18 December 2002 02:08 GAZ Puts Brakes on Volga Production GAZ this week will halt production of its once-popular Volga sedan in a demand-driven shutdown that could last weeks
or even months, the company said Tuesday.
"We don't hide the fact that the car is outdated," company spokesman Vasily Sarchev said by telephone
from GAZ's Nizhny Novgorod headquarters.
As the only luxury sedan available to regular consumers, the Volga was once the most desired car in the Soviet
Union.
But sales have fallen as demand for used imports in the same price category has risen.
"Although the profit margin on the car is very slim, we can't raise prices because consumers are hardly
buying it as it is," Sarchev said.
He said just 63,349 Volgas were produced in the first 11 months of the year, a decline of 25 percent over the same
period last year.
He would neither confirm nor deny media reports that production will not restart until February, and then only for
export, but he suggested they were true.
"We don't deny there are a few large export orders scheduled for that period," he said. GAZ and its
dealers have two months' worth of Volgas in stock, "so it doesn't make sense for us to keep
producing," he added.
The nation's second-largest automaker, however, hasn't completely lost its shine -- overall production at
its massive factory in Nizhny Novgorod is up 5 percent this year to 182,754 vehicles, thanks to the profitable Sobol and
Gazel lines of commercial vans and trucks.

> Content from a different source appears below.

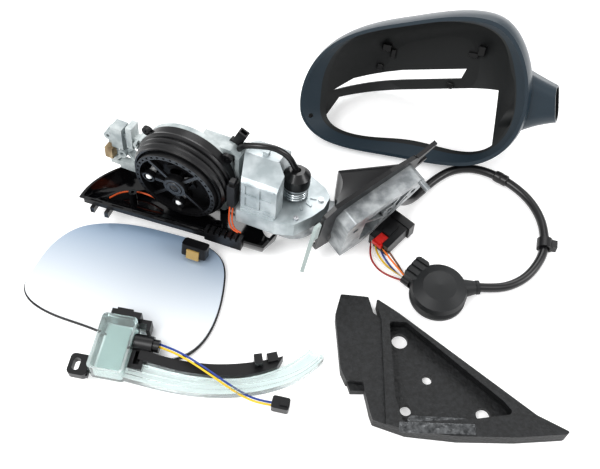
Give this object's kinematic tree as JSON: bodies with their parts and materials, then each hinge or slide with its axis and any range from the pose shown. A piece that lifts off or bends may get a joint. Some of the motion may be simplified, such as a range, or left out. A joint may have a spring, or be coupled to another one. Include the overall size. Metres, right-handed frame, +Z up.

But falling demand for Russian automobiles is hitting GAZ's rivals, too. The nation's largest automaker,
AvtoVAZ, has been forced to cut production by a third until the end the year, although many believe it could take the
company well into the new year before normalcy resumes. And No. 3 carmaker Izhmash-Avto has also cut back its production
targets for the year, but not as drastically. An Izhmash spokesman said "the situation on the market" has
forced the company to halt production for a week starting Dec. 23.
"Car companies share suppliers, so when VAZ cuts production, these suppliers ask us to slow down as well because
its not profitable for them to produce just for GAZ when their output is roughly 70 percent oriented toward VAZ and 30
percent toward us," Sarchev said.
Meanwhile, GAZ's board of directors voted over the weekend to increase the company's charter capital by
issuing an additional 25 percent of common stock.
The share issue could raise around $25 million, according to investment bank Troika Dialog.
"The question I would want to ask GAZ is how are they going to spend the money?" said Troika automotive
analyst Andrei Kormilitsin.
GAZ declined to comment on the issue.